TASK DIRECTIONS
Quote the entries below from the line with "elastic_inner();" through the line with "bpy.context.scene.collection.objects.link(empty)", both ends included, and only those lines.
** Start of PROVIDED RECORDS **
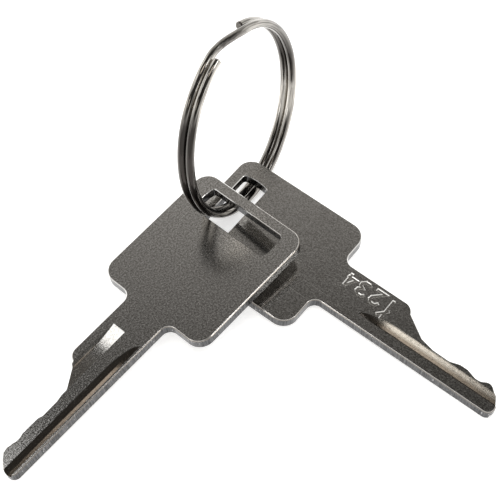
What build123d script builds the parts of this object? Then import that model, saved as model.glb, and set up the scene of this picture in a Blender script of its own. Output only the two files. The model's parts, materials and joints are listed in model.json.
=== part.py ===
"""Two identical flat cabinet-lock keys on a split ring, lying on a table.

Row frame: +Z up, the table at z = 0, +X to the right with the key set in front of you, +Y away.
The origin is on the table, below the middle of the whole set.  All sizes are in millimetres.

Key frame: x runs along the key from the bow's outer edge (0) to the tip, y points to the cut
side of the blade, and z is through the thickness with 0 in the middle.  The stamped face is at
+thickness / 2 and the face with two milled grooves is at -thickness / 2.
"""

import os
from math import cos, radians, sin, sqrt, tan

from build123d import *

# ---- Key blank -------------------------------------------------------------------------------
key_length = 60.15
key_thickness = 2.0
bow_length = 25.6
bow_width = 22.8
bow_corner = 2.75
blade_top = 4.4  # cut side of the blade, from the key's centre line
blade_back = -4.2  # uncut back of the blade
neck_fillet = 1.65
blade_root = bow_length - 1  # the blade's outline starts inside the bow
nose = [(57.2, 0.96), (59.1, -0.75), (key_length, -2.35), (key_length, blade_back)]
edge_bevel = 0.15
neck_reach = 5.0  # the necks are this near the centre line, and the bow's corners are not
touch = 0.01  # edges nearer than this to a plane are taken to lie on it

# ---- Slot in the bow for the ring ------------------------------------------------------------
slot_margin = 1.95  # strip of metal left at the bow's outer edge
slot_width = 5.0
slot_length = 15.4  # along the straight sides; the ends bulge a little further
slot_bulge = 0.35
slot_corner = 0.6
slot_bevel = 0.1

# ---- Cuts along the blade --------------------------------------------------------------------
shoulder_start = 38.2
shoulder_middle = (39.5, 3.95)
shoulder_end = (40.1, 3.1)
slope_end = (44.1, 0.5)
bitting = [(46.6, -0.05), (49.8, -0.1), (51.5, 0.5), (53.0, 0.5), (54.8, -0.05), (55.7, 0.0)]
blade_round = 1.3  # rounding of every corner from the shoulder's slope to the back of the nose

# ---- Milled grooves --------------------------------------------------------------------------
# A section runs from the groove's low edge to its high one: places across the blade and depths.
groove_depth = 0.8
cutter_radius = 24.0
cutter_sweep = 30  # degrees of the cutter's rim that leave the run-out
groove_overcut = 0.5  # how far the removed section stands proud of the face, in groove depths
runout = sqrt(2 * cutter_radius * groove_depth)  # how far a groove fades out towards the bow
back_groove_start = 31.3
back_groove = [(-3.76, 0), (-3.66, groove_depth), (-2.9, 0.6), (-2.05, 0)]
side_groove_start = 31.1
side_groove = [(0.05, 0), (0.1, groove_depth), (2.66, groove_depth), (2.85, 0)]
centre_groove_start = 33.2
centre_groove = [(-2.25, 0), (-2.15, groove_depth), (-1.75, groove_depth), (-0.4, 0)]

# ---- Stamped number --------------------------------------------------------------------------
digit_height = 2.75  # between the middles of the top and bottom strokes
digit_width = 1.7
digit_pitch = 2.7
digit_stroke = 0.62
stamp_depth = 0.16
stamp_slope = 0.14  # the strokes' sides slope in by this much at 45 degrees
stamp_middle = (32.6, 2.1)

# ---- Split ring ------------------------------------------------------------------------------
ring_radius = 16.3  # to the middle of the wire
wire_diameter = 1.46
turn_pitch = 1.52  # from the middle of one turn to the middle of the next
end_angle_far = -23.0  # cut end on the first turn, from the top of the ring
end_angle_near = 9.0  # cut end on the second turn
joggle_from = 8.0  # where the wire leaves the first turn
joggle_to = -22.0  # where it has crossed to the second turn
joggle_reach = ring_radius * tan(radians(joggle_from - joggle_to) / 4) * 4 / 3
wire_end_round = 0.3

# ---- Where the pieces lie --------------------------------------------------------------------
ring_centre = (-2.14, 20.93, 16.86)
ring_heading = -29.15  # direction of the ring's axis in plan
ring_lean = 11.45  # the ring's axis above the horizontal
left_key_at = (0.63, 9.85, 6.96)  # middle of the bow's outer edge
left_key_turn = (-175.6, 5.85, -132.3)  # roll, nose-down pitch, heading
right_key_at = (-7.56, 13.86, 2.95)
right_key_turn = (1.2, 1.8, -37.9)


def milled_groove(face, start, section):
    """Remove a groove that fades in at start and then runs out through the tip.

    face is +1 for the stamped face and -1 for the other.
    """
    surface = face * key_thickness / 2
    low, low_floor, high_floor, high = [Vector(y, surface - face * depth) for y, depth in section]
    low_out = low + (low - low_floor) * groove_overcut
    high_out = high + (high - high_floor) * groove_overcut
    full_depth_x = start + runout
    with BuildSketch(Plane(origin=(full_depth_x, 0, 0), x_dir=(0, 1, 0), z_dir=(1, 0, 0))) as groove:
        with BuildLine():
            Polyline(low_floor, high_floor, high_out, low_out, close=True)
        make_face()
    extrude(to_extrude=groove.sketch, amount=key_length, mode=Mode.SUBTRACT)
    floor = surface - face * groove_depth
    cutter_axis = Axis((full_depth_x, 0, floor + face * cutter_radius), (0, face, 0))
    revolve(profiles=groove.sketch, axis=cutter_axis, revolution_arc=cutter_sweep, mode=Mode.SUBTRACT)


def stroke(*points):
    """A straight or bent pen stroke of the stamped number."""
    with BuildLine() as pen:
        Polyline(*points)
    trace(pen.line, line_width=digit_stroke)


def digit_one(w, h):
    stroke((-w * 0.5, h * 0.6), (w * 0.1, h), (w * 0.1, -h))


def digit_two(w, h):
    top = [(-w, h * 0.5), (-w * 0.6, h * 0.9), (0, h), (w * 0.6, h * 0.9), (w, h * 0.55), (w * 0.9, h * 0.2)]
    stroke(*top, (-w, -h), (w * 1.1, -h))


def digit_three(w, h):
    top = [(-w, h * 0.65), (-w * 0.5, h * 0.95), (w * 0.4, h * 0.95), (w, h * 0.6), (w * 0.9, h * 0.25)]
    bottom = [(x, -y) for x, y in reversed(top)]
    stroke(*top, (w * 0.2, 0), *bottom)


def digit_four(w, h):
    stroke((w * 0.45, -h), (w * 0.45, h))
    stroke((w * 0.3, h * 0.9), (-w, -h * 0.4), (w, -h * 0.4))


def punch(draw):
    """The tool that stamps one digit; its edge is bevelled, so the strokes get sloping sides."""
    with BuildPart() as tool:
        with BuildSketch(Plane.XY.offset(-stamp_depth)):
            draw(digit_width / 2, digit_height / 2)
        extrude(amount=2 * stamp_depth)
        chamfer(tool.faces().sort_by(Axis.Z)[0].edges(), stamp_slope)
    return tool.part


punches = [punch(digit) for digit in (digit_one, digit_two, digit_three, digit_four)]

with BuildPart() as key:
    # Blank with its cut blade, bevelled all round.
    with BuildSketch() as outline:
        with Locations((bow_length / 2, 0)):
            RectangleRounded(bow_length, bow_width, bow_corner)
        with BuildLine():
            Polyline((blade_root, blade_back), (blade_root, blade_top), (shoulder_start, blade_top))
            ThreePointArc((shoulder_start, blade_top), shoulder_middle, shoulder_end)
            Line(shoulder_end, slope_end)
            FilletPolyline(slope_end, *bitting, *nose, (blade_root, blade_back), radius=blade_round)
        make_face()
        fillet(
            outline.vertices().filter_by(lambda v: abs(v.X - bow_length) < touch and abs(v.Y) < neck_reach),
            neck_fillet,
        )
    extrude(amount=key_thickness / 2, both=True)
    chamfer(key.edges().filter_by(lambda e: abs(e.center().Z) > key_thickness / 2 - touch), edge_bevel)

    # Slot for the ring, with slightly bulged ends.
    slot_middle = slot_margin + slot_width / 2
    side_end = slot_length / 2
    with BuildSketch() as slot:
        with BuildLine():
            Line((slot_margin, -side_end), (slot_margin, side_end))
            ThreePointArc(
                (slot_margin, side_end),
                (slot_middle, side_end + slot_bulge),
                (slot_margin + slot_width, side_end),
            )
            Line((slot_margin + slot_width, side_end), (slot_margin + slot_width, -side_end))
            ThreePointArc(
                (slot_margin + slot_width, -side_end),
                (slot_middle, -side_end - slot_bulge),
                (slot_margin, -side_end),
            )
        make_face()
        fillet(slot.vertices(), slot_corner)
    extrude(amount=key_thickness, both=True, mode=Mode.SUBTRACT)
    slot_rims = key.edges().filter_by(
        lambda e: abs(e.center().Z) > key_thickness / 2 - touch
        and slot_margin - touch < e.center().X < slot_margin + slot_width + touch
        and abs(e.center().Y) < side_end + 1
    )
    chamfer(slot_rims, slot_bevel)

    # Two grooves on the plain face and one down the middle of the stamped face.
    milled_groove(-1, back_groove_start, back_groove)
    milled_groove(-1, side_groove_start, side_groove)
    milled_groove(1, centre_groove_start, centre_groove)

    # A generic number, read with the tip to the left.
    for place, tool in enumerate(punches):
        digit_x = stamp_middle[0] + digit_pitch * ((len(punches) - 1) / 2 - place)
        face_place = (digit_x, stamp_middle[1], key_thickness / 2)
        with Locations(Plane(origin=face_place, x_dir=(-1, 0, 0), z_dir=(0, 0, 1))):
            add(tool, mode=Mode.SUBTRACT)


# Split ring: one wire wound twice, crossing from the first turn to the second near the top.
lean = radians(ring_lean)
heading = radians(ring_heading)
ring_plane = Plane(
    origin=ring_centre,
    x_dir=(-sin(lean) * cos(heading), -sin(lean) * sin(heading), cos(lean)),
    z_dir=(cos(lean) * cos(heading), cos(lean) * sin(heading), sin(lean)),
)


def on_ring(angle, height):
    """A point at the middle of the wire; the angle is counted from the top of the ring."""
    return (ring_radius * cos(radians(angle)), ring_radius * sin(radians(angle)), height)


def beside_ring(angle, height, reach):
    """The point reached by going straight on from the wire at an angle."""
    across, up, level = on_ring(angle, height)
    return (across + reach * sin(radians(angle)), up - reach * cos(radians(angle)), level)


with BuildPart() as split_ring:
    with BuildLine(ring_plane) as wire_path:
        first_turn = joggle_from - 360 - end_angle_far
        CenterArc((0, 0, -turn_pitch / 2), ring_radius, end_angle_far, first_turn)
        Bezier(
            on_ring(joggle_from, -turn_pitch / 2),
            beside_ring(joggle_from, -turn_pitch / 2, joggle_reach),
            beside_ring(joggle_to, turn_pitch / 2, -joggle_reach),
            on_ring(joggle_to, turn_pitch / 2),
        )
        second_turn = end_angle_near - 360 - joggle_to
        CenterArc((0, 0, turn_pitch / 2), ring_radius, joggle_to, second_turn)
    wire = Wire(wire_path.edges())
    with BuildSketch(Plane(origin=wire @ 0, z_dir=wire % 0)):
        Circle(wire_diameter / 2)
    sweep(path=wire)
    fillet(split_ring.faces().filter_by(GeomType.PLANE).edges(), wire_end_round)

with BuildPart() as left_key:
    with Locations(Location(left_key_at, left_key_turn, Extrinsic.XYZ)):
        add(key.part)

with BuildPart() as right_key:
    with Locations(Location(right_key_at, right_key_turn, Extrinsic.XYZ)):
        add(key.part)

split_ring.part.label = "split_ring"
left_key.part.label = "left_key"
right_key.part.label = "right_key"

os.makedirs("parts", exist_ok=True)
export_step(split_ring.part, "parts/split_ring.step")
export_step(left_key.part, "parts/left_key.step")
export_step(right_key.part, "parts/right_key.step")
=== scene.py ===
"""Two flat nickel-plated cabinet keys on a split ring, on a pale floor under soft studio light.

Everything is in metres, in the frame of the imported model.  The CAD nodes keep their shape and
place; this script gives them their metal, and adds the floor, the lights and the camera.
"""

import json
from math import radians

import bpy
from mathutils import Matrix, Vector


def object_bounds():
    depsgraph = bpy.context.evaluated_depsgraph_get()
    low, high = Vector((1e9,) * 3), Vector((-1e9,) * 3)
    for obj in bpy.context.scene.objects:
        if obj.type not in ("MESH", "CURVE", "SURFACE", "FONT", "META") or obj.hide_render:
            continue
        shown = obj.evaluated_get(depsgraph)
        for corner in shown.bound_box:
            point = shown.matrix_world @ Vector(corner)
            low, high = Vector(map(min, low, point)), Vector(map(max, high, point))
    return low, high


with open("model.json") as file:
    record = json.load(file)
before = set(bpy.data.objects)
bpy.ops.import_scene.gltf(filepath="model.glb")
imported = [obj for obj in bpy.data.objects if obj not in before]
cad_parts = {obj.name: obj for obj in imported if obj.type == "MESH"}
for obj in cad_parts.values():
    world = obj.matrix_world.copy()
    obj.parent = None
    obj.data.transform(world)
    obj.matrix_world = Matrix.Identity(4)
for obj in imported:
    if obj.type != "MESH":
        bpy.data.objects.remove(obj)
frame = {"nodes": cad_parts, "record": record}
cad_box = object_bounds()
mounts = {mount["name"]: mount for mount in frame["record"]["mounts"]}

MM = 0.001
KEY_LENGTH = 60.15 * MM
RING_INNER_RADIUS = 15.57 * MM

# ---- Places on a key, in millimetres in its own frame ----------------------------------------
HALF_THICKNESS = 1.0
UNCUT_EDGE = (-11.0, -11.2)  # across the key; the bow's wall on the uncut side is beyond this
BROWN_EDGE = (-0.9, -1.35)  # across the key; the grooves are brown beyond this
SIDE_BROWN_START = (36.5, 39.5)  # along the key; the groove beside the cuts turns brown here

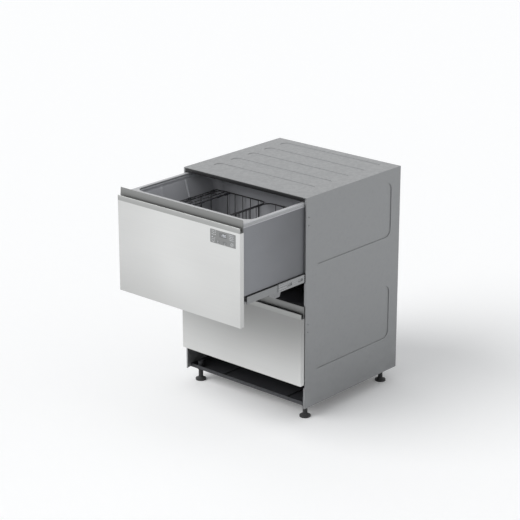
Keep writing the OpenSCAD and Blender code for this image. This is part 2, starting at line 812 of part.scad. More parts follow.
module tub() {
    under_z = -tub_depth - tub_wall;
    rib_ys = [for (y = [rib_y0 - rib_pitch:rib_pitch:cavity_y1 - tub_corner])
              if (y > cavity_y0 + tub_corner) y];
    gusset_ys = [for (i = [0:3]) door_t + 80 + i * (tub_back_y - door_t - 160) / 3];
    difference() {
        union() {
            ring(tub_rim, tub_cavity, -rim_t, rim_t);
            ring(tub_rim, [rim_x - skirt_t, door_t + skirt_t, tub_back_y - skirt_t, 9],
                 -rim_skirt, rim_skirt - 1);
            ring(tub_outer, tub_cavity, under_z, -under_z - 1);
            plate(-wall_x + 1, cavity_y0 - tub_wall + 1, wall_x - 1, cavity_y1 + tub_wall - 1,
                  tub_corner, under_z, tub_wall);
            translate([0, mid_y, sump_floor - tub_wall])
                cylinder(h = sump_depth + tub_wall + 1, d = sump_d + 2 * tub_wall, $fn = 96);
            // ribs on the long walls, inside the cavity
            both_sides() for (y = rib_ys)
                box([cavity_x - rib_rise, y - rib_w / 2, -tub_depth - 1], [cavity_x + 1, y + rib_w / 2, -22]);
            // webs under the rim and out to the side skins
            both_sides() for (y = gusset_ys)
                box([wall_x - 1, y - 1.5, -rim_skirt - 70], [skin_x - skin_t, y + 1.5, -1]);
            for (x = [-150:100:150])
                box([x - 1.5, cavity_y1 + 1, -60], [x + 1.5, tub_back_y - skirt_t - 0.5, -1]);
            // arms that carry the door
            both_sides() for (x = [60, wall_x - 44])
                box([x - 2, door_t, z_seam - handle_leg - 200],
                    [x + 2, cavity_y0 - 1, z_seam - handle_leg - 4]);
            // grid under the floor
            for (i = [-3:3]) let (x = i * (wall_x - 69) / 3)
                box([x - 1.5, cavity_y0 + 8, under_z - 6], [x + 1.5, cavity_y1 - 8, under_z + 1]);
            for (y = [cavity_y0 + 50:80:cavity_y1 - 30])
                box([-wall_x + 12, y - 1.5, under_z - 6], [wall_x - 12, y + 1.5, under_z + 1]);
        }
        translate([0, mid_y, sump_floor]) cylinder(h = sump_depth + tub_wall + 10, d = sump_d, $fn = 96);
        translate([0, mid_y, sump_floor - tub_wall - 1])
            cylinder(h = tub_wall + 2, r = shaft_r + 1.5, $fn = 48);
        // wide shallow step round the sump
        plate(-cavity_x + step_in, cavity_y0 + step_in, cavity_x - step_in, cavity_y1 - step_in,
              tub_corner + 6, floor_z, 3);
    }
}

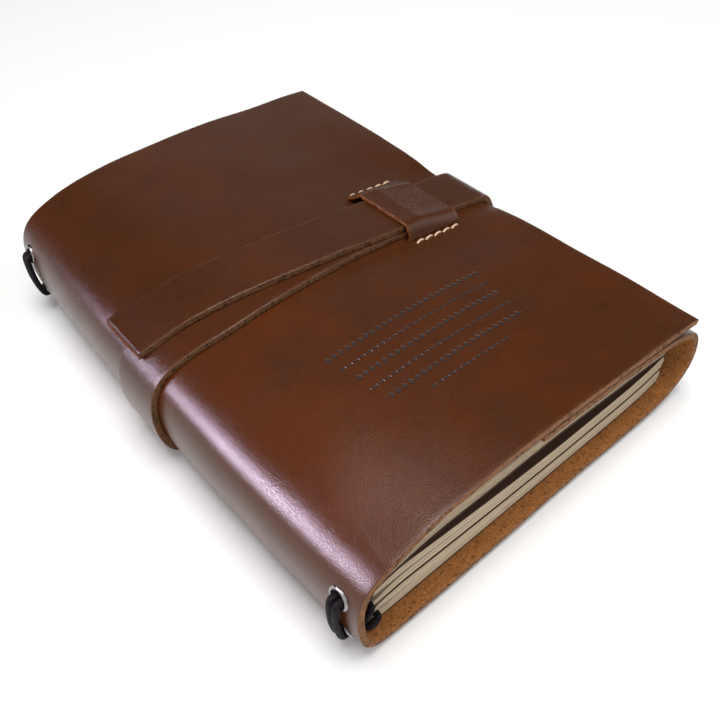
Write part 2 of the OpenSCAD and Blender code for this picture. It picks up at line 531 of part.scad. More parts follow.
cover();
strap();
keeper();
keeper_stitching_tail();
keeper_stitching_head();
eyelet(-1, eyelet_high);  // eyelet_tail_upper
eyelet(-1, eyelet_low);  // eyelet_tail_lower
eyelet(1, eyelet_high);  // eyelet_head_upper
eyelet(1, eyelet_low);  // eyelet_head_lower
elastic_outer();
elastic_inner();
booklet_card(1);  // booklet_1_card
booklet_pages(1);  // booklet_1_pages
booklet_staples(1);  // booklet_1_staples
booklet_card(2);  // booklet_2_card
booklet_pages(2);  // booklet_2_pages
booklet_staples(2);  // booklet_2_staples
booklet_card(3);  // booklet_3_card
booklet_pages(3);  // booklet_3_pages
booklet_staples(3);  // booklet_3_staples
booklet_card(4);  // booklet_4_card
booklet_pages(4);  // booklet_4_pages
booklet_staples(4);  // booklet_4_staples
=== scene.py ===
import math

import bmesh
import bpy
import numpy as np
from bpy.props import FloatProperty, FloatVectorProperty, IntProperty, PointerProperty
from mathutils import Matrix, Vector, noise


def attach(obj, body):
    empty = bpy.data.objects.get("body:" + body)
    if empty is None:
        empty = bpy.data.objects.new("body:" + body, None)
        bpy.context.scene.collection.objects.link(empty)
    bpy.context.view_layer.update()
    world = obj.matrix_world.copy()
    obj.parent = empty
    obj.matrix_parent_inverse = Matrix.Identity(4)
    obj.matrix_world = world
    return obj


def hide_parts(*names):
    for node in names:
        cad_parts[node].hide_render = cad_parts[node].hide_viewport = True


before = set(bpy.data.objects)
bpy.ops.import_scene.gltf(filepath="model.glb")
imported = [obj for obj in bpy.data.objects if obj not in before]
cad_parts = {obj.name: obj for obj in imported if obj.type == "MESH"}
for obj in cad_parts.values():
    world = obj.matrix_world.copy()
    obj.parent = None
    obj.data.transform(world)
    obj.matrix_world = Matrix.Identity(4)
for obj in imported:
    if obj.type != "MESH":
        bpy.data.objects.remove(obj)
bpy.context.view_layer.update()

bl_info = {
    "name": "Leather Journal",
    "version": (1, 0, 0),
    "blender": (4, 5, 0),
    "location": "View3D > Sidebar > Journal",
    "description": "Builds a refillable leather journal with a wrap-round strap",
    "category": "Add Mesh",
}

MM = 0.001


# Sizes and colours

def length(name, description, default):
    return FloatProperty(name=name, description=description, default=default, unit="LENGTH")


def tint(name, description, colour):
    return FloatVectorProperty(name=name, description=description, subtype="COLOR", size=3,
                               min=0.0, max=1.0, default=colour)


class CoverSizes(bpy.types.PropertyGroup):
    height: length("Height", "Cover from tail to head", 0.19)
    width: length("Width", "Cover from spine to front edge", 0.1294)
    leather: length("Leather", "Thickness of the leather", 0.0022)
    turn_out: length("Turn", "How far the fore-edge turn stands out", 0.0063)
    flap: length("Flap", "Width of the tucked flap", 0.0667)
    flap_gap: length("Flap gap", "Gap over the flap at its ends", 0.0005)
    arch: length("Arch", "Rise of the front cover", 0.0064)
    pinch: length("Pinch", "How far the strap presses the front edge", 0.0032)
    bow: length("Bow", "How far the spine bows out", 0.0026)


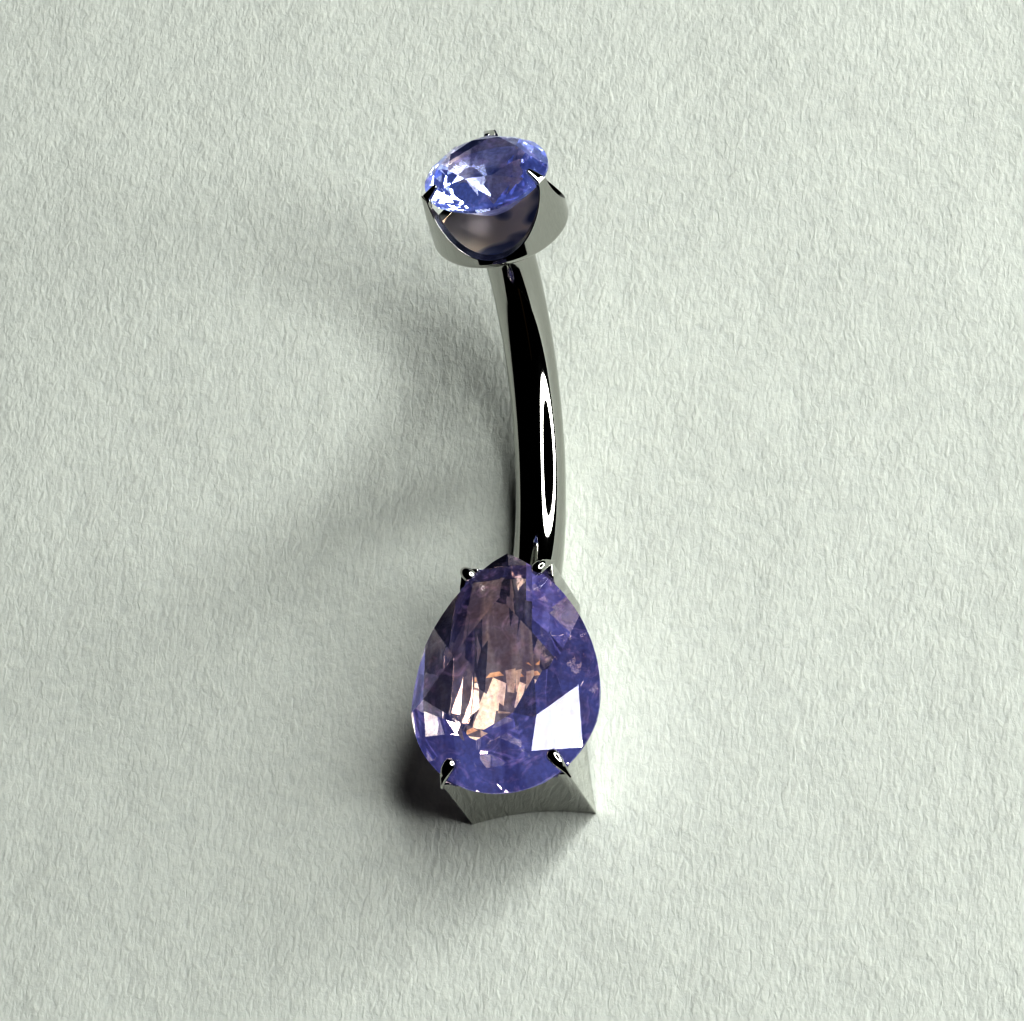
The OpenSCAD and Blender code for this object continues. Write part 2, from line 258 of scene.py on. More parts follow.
** End of PROVIDED RECORDS **
FULL OUTPUT
elastic_inner();
booklet_card(1);  // booklet_1_card
booklet_pages(1);  // booklet_1_pages
booklet_staples(1);  // booklet_1_staples
booklet_card(2);  // booklet_2_card
booklet_pages(2);  // booklet_2_pages
booklet_staples(2);  // booklet_2_staples
booklet_card(3);  // booklet_3_card
booklet_pages(3);  // booklet_3_pages
booklet_staples(3);  // booklet_3_staples
booklet_card(4);  // booklet_4_card
booklet_pages(4);  // booklet_4_pages
booklet_staples(4);  // booklet_4_staples
=== scene.py ===
import math

import bmesh
import bpy
import numpy as np
from bpy.props import FloatProperty, FloatVectorProperty, IntProperty, PointerProperty
from mathutils import Matrix, Vector, noise


def attach(obj, body):
    empty = bpy.data.objects.get("body:" + body)
    if empty is None:
        empty = bpy.data.objects.new("body:" + body, None)
        bpy.context.scene.collection.objects.link(empty)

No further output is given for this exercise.